Ha steso su questa vicenda un velo di pietoso “volemose bene” che è l’esatto contrario di quello che serviva, visto che i fatti di violenza sono sotto gli occhi di tutti e i precedenti pure e l’attenzione doveva rimanere altissima.
Nessuno chiedeva a ilRomanista di farsi latore di aggressività o di titoli allarmistici.
Si voleva solo che il giornale dei tifosi della capitale facesse capire a chi di dovere quali erano e sono i rischi reali delle scelte da prendere.
Invece non lo ha fatto, ha fatto l’esatto contrario e di questo prendiamo dolorosamente atto.
Migliaia di donne e di bambini, di anziani e di adolescenti popoleranno l’Olimpico per Roma-Napoli.
Dott. Luna, garantisce Lei?
Sulla loro tranquillità, sulla loro incolumità, sulla loro allegria?
Ha già pronta la doppia prima pagina del quotidiano?
Se non dovesse accadere niente, come speriamo, titolerà “grazie a noi”, se le cose purtroppo dovessero andar male invece scriverà “malgrado noi”, tanto è solo giornalismo, sono libere opinioni, parole al vento.

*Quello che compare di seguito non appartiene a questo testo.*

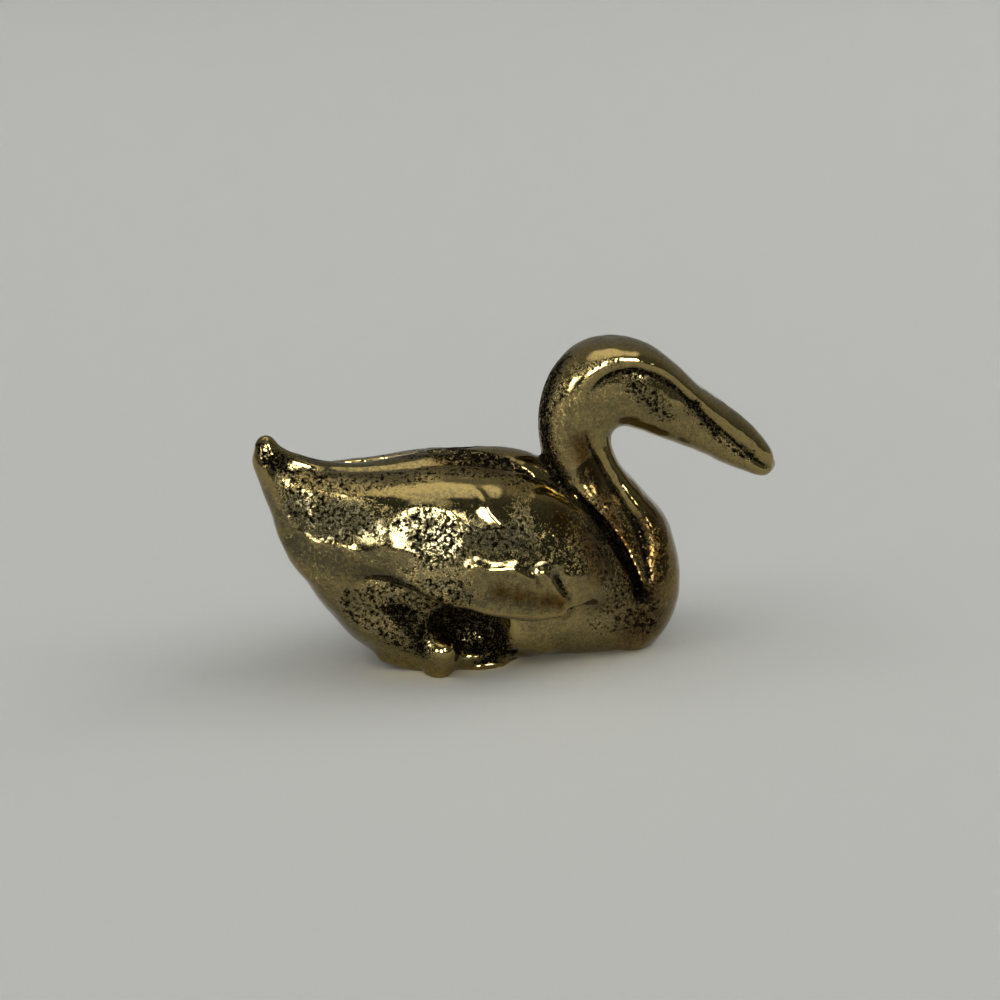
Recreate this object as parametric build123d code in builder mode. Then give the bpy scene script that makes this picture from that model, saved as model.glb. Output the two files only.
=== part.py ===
"""A small cast brass duck that sits on its flat belly: six castings brazed into one ornament.

The frame: +X runs to the bill, +Z up and the duck is symmetric about the plane y = 0.
The origin is at the bottom centre of the duck's bounding box.
Every outline point is a share of a named size, so that the duck keeps its shape when a size changes.
"""
import math
import os
from build123d import *

# Overall sizes of the duck
duck_length = 71.5
duck_height = 42.8
back_height = 28.4
body_half_width = 10.6
wing_half_width = 12.9
neck_half_width = 4.6

# The seat that each wing lies on: a flat flank of the body that opens towards the breast
tail_core_thickness = 2.6
breast_core_thickness = 11.0
braze_gap = 0.08
slit_width = 1.1
slit_depth = 0.5 * slit_width

# Pegs and sockets that locate the castings while they are brazed
neck_tenon_diameter = 5.0
neck_tenon_length = 6.0
wing_peg_diameter = 2.4
wing_peg_length = 1.8
foot_peg_diameter = 2.0
foot_peg_length = 2.4

# Feet: a flat web on the ground and a round ankle above its heel
ankle_radius = 2.5
web_thickness = 1.5
shank_radius = 1.6
web_length = 13.4
web_width = 5.0
hollow_length = 12.6
hollow_height = 10.4

# Round ends of the tail and of the bill
tail_tip_radius = 1.6
bill_tip_radius = 1.35
tail_tip_x = -0.4735 * duck_length
tail_tip_height = 1.093 * back_height
bill_tip_x = 0.5 * duck_length - bill_tip_radius
bill_tip_height = 0.54 * duck_height


def chord_plane(upper, lower):
    """The plane across the duck whose local x runs from one outline point to the other."""
    start = Vector(upper[0], 0, upper[1])
    run = Vector(lower[0], 0, lower[1]) - start
    return Plane(origin=start, x_dir=run, z_dir=run.cross(Vector(0, 1, 0)))


def lofted(stations):
    """A smooth solid through closed sections, each with the same Bezier curves on both sides."""
    with BuildPart() as shape:
        for upper, lower, half_width, side_shares in stations:
            chord = math.dist(upper, lower)
            with BuildSketch(chord_plane(upper, lower)):
                with BuildLine():
                    for curve in side_shares:
                        Bezier(*[(along * chord, out * half_width) for along, out in curve])
                    for curve in reversed(side_shares):
                        Bezier(*[(along * chord, -out * half_width) for along, out in reversed(curve)])
                make_face()
        loft()
    return shape.part


def creased_side(place, depth):
    """A side of two bulges that meet in a crease at a place on the chord; depth 1 leaves it flush."""
    upper = [(0, 0), (0, 0.64), (0.25 * place, 1.02), (0.72 * place, 1.14), (place, depth)]
    rest = 1 - place
    lower = [(place, depth), (place + 0.25 * rest, 1.08), (place + 0.75 * rest, 1.04), (1, 0.66), (1, 0)]
    return [upper, lower]


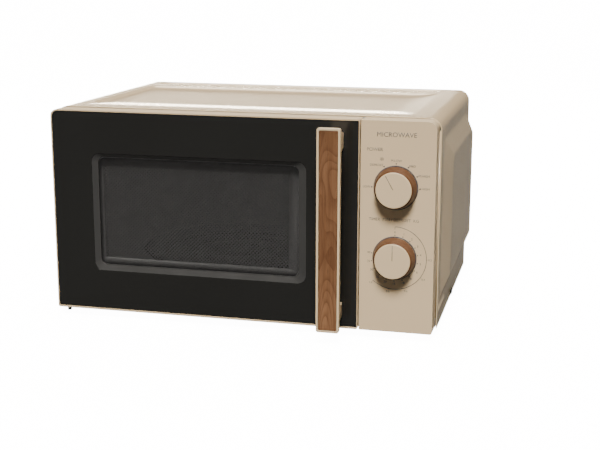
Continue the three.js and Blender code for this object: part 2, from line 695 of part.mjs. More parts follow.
const PLATE_Y = 13; // steel door plate
const LATCH_SLOTS = HOOKS_Z.map((z) => [z - 11, z + 14]);

function makeDoorPlates() {
  const edge = rounded(DOOR_LEFT + 14.5, ROOM_RIGHT - 0.5, 12.5, BODY_H - 12.5, 2.5, 3);
  const view = rectangle(SCREEN.x0 - 1, SCREEN.x1 + 1, SCREEN.z0 - 1, SCREEN.z1 + 1);
  const slots = LATCH_SLOTS.map(([z0, z1]) => rectangle(LATCH_X - 5, LATCH_X + 5, z0, z1));
  piece("door_plate", alongY(edge, PLATE_Y, PLATE_Y + 1, [view, ...slots]), "dark_steel");
  const sheet = rectangle(SCREEN.x0, SCREEN.x1, SCREEN.z0, SCREEN.z1);
  piece("door_screen", alongY(sheet, PLATE_Y, PLATE_Y + 0.8), "dark_steel");

  const clear = rounded(SCREEN.x0 - 4, SCREEN.x1 + 4, SCREEN.z0 - 4, SCREEN.z1 + 4, 3, 3);
  const choke = cut(
    alongY(edge, PLATE_Y + 1 + GAP, FRONT_T, [clear, ...slots]),
    ...chokeGrooves(),
  );
  piece("door_choke_cover", choke, "dark_plastic");
  const pane = rounded(SCREEN.x0 - 3.5, SCREEN.x1 + 3.5, SCREEN.z0 - 3.5, SCREEN.z1 + 3.5, 2.5, 3);
  piece("door_inner_pane", alongY(pane, PLATE_Y + 2, PLATE_Y + 3.6), "glass");
}

/** The shallow step round the choke cover's outer edge, on its back face. */
function chokeGrooves() {
  const outside = rounded(DOOR_LEFT + 10, ROOM_RIGHT + 4, 8, BODY_H - 8, 3, 3);
  const inside = rounded(DOOR_LEFT + 18, ROOM_RIGHT - 4, 16, BODY_H - 16, 3, 3);
  return [alongY(outside, FRONT_T - 1, FRONT_T + 1, [inside])];
}

/** The hook plate behind the door's face, with a hook that reaches back at each end. */
function makeLatch() {
  const w = 3;
  const [low, high] = HOOKS_Z;
  const bar = block(LATCH_X - w, LATCH_X + w, 8.3, 12.4, low - 10, high + 8);
  const hooks = HOOKS_Z.map((z) => alongX(
    polygon(
      [10, z - 4], [34, z - 4], [34, z - 9], [36.5, z - 9], [40.5, z - 3], [38.5, z + 4], [10, z + 4],
    ),
    LATCH_X - w, LATCH_X + w,
  ));
  piece("latch_hook", join(bar, ...hooks), "dark_plastic");
  piece("latch_spring", spring(LATCH_X, 10.3, SPRING.z0, SPRING.z1), "steel");
}

const SPRING = { z0: HOOKS_Z[1] + 8 + GAP, z1: BODY_H - 12 - 5 };

/** A helical spring round a vertical line, as one swept wire. */
function spring(x, y, z0, z1) {
  const turns = 5;
  const steps = turns * 8;
  const coilR = 2.2;
  const wireR = 0.4;
  const points = Array.from({ length: steps + 1 }, (_, i) => {
    const angle = (TURN * turns * i) / steps;
    const z = z0 + wireR + ((z1 - z0 - 2 * wireR) * i) / steps;
    return new THREE.Vector3(x + coilR * Math.cos(angle), y + coilR * Math.sin(angle), z);
  });
  const extrudePath = new THREE.CatmullRomCurve3(points);
  const section = new THREE.Shape(circle(0, 0, wireR, 5));
  return solid(new THREE.ExtrudeGeometry(section, { steps, extrudePath, bevelEnabled: false }));
}

// ---------- handle ----------
const HANDLE_X = (HANDLE.x0 + HANDLE.x1) / 2;
const LEGS_Z = [23, 215]; // screws in the two legs

function makeHandle() {
  const { x0, x1, z0, z1 } = HANDLE;
  const [front, back] = [-HANDLE_REACH, -HANDLE_REACH + HANDLE_T];
  const bar = alongY(rounded(x0, x1, z0, z1, 2.4, 3), front, back);
  const pocket = rounded(
    x0 + INLAY_EDGE, x1 - INLAY_EDGE, z0 + INLAY_EDGE, z1 - INLAY_EDGE, 1, 2,
  );
  const legs = [
    polygon([back - 1, z0 + 1], [back, z0 + 1], [-GAP, 15], [-GAP, 31], [back, 27], [back - 1, 27]),
    polygon([back - 1, 197], [back, 197], [-GAP, 207], [-GAP, 223], [back, z1 - 1], [back - 1, z1 - 1]),
  ].map((outline) => alongX(outline, HANDLE_X - 9, HANDLE_X + 9));
  const screwHoles = LEGS_Z.map((z) => alongY(circle(HANDLE_X, z, 2.3, 12), -12, 1));
  const made = cut(join(bar, ...legs), alongY(pocket, front - 1, front + INLAY_T), ...screwHoles);
  piece("handle_body", made, "cream");
  const strip = rounded(
    x0 + INLAY_EDGE + GAP, x1 - INLAY_EDGE - GAP, z0 + INLAY_EDGE + GAP, z1 - INLAY_EDGE - GAP, 0.8, 2,
  );
  piece("handle_wood_inlay", alongY(strip, front + 0.2, front + INLAY_T - GAP), "wood");
  for (const [name, z] of [["lower", LEGS_Z[0]], ["upper", LEGS_Z[1]]]) {
    screw(`handle_screw_${name}`, Y, [HANDLE_X, FACE_T + GAP, z], 3.8, 1.9, 14, "steel");
  }
}

/** A hinge bracket on the chassis: a plate that reaches forward to the pin, and a flange on the chassis. */
function makeHinges() {
  for (const [name, { plate, pinTo }] of Object.entries(HINGES)) {
    const y1 = CHASSIS_Y - GAP;
    const arm = join(
      block(HINGE_X - BRACKET_HALF, HINGE_X + BRACKET_HALF, HINGE_Y, y1, plate, plate + 2),
      alongZ(circle(HINGE_X, HINGE_Y, BRACKET_HALF, 20), plate, plate + 2),
    );
    const [low, high] = [Math.min(plate, pinTo), Math.max(plate + 1, pinTo)];
    const pin = turned([[0, low], [PIN_R, low], [PIN_R, high], [0, high]], Z, [HINGE_X, HINGE_Y, 0], 16);
    piece(`hinge_${name}`, join(arm, pin), "dark_steel");
  }
}

function makeDoor() {
  makeDoorFrame();
  makeDoorFace();
  makeDoorPlates();
  makeLatch();
  makeHandle();
  makeHinges();
}

makeCasing();
makeFrontPlate();
makeCavity();
makeTurntable();
makeWorks();
makeInterlocks();
makeControls();
makeDoor();

// The handle's front and the cord gland's back are the ends of the depth, and the origin is midway.
const GLAND_BACK = REAR_Y + 9;
const DEPTH_END = Math.max(BODY_D, GLAND_BACK);
body.position.set(0, (HANDLE_REACH - DEPTH_END) / 2, FOOT_H);

const group = new THREE.Group();
group.add(body);

export default group;
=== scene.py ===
"""The looks of a countertop microwave oven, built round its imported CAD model.

Shapes are written in millimetres in the body's own frame, as in the part's source: x = 0 is the middle,
y = 0 the front face of the door and z = 0 the underside of the body. put() turns them into the row frame.
"""
import json
import math

import bmesh
import bpy
import numpy as np
from mathutils import Matrix, Vector


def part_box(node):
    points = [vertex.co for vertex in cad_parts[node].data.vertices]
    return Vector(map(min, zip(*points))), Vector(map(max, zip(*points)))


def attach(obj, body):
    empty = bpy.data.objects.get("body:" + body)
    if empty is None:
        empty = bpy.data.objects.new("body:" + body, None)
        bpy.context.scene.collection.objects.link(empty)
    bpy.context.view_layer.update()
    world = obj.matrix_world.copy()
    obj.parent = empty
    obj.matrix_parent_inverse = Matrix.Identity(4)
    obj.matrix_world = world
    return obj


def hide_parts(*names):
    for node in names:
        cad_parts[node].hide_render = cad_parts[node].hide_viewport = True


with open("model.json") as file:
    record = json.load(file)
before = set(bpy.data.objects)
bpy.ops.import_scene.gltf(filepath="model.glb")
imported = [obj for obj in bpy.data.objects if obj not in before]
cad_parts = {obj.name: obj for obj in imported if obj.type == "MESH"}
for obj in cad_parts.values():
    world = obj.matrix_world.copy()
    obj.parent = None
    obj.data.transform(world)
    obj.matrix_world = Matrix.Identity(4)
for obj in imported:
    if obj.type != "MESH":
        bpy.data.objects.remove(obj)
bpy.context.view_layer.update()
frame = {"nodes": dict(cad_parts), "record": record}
MM = 0.001

# ---------- the body's frame ----------
PANEL_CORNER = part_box("control_panel")[0]
SHIFT = np.array((0.0, PANEL_CORNER.y, PANEL_CORNER.z))


def put(points):
    """Points in the body's frame, in millimetres, as points in the row frame, in metres."""
    return np.asarray(points, float).reshape(-1, 3) * MM + SHIFT


def span(node):
    """A CAD node's lowest and highest corners in the body's frame, in millimetres."""
    low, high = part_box(node)
    return (np.array(low) - SHIFT) / MM, (np.array(high) - SHIFT) / MM


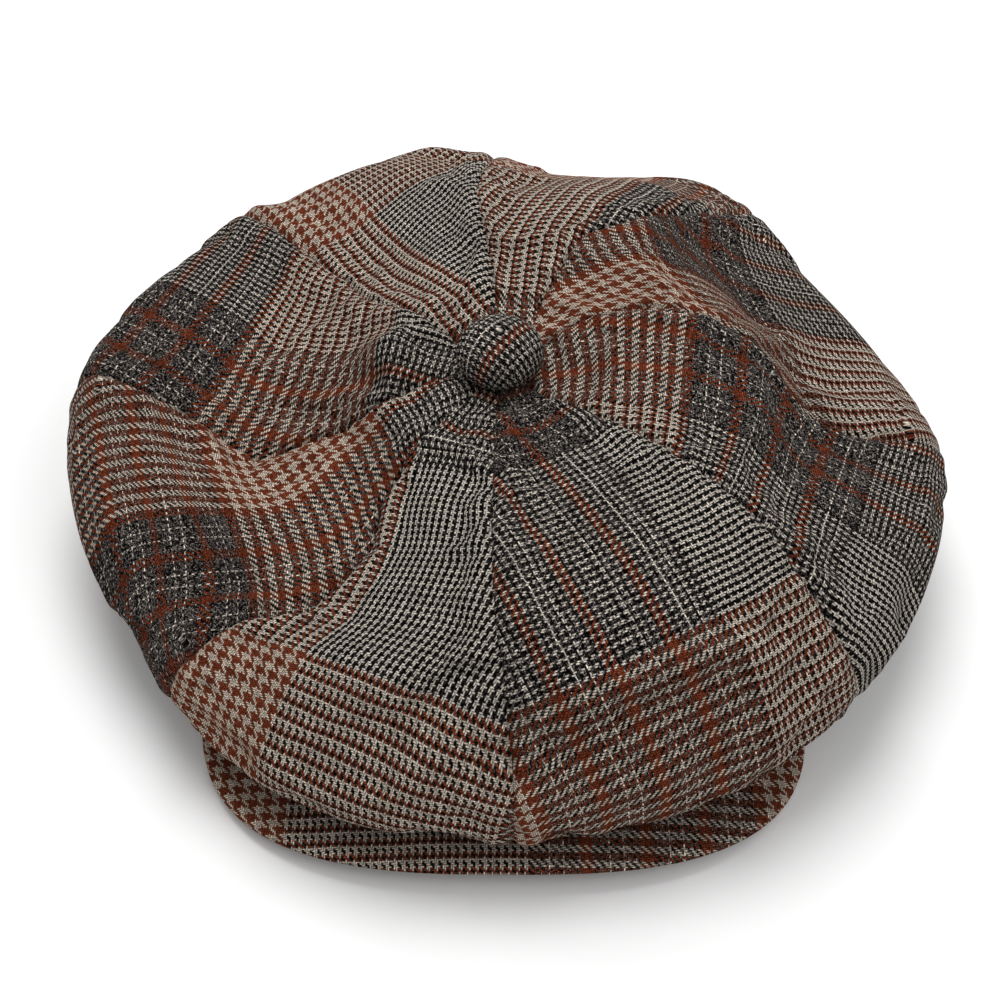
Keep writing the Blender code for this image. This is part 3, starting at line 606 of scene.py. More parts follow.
# ------------------------------------------------------------ materials
def weave_group():
    """Tweed: 2/2 twill of coloured yarns. Pattern coordinates come in millimetres."""
    tree = bpy.data.node_groups.new("tweed_weave", "ShaderNodeTree")
    for name, way, kind in (("Vector", "INPUT", "Vector"), ("Color", "OUTPUT", "Color"),
                            ("Height", "OUTPUT", "Float"), ("Fuzz", "OUTPUT", "Float")):
        tree.interface.new_socket(name, in_out=way, socket_type="NodeSocket" + kind)
    graph = Graph(tree)
    cloth = graph.node("NodeGroupInput").outputs[0]
    group_end = graph.node("NodeGroupOutput")

    # the cloth is never dead straight: a slow drift and a small waver of each yarn
    drift = graph.wander(cloth, amount=0.9, scale=0.035, detail=1.0)
    waver = graph.wander(cloth, amount=0.30, scale=0.9, detail=2.0, rough=0.6)
    uneven = graph.vector("ADD", graph.vector("ADD", cloth, drift), waver)
    x, y, _ = graph.split(graph.scaled(uneven, 1.0 / YARN))
    column, row = graph.math("FLOOR", x), graph.math("FLOOR", y)
    in_column, in_row = graph.minus(x, column), graph.minus(y, row)
    twill = graph.wrapped(graph.plus(column, row), 4.0)
    warp_up = graph.math("LESS_THAN", twill, 1.5)

    # colour of the yarn that shows, by its place in the repeat
    yarn = graph.mix(warp_up, row, column)
    in_repeat = graph.wrapped(graph.plus(yarn, 0.01), REPEAT_YARNS)
    past_houndstooth = graph.math("GREATER_THAN", in_repeat, HOUNDSTOOTH_YARNS - 0.5)
    in_fine_check = graph.math("GREATER_THAN", in_repeat, FINE_CHECK_START - 0.5)
    houndstooth = graph.phase(in_repeat, HOUNDSTOOTH_PERIOD)
    overcheck = graph.phase(graph.minus(in_repeat, HOUNDSTOOTH_YARNS), OVERCHECK_PERIOD)
    fine_check = graph.phase(graph.minus(in_repeat, FINE_CHECK_START), FINE_CHECK_PERIOD)
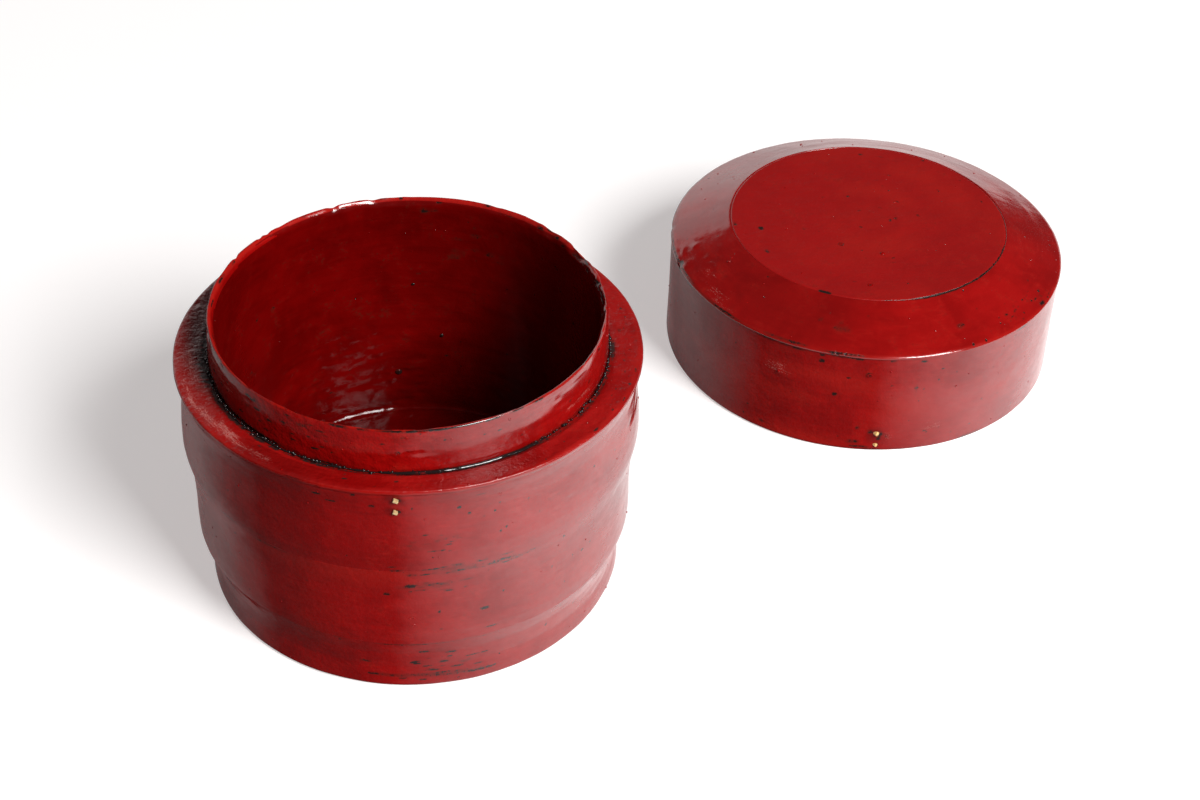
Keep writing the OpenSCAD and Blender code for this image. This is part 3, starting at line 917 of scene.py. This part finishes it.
rimLine = [(angle, 50.12, length, 0.22, 0.85) for angle, length in (
    (-16, 3), (-9, 2.4), (-2, 4), (5, 3), (11, 4.5), (19, 5), (27, 3.5), (34, 2.5), (41, 2))]
paint(sleeve, "worn", rimLine, **rimEdge)
# darker red on the collar's front left, away from the softbox: painted shade
paint(sleeve, "deep_tone_and_shade", [(-45, 75, 24, 9, 0.45), (-20, 75, 8, 9, 0.3)], **collar)
paint(sleeve, "thin", [(0, 80.7, 400, 0.75, 0.9)], **rimTop)
paint(sleeve, "scuffs_and_glints", [(-70, 77.5, 14, 1.6, 0.62), (-58, 75.5, 8, 1.5, 0.5), (60, 72.5, 8, 1.0, 0.5),
                          (102, 79.8, 10, 0.7, 0.7), (84, 80.2, 6, 0.4, 0.6)], **collar)
collarHeaps = [(0.3, 74.6, 1.4, 1.0, 0.25), (3.6, 75.4, 1.6, 0.6, 0.22), (6.0, 74.2, 1.2, 0.6, -0.2)]
collarHeaps += scatter(
    (60, allRound, (70.5, 79.5), (1.2, 4.0), (0.6, 1.4), (-0.13, 0.10)),
    (150, allRound, (70, 80), (0.6, 2.0), (0.4, 0.8), (-0.07, 0.06)))
press(sleeve, collarHeaps, **collar)
rimHeaps = [
    (-153, 80.9, 1.2, 1.2, -0.45), (-129, 80.9, 1.0, 1.0, -0.45), (-126, 80.9, 0.9, 1.0, -0.40),
    (-114, 80.9, 0.9, 0.9, -0.45), (-166, 80.9, 1.4, 1.0, -0.30)]
rimHeaps += scatter(
    (40, (88, 140), (79.6, 81), (0.8, 2.4), (0.6, 1.3), (-0.28, 0.14)),
    (50, allRound, (79.6, 81), (3.5, 9), (0.9, 1.6), (-0.17, 0.09)),
    (110, allRound, (79.8, 81), (0.9, 2.6), (0.6, 1.1), (-0.15, 0.09)))
press(sleeve, rimHeaps, **rim)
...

Troppo comodo quando si sta tranquillamente in redazione, nella lussuosa sala stampa dell’Olimpico o protetti in tribuna stampa.
E’ venuto il momento di non tirarsi indietro, civilmente e responsabilmente.
Ognuno si assuma le proprie responsabilità, lo ribadisco.
Perché nulla di brutto accada.
C’è ancora tempo per rimediare.
I coccodrilli lasciamoli sulle magliette della Lacoste.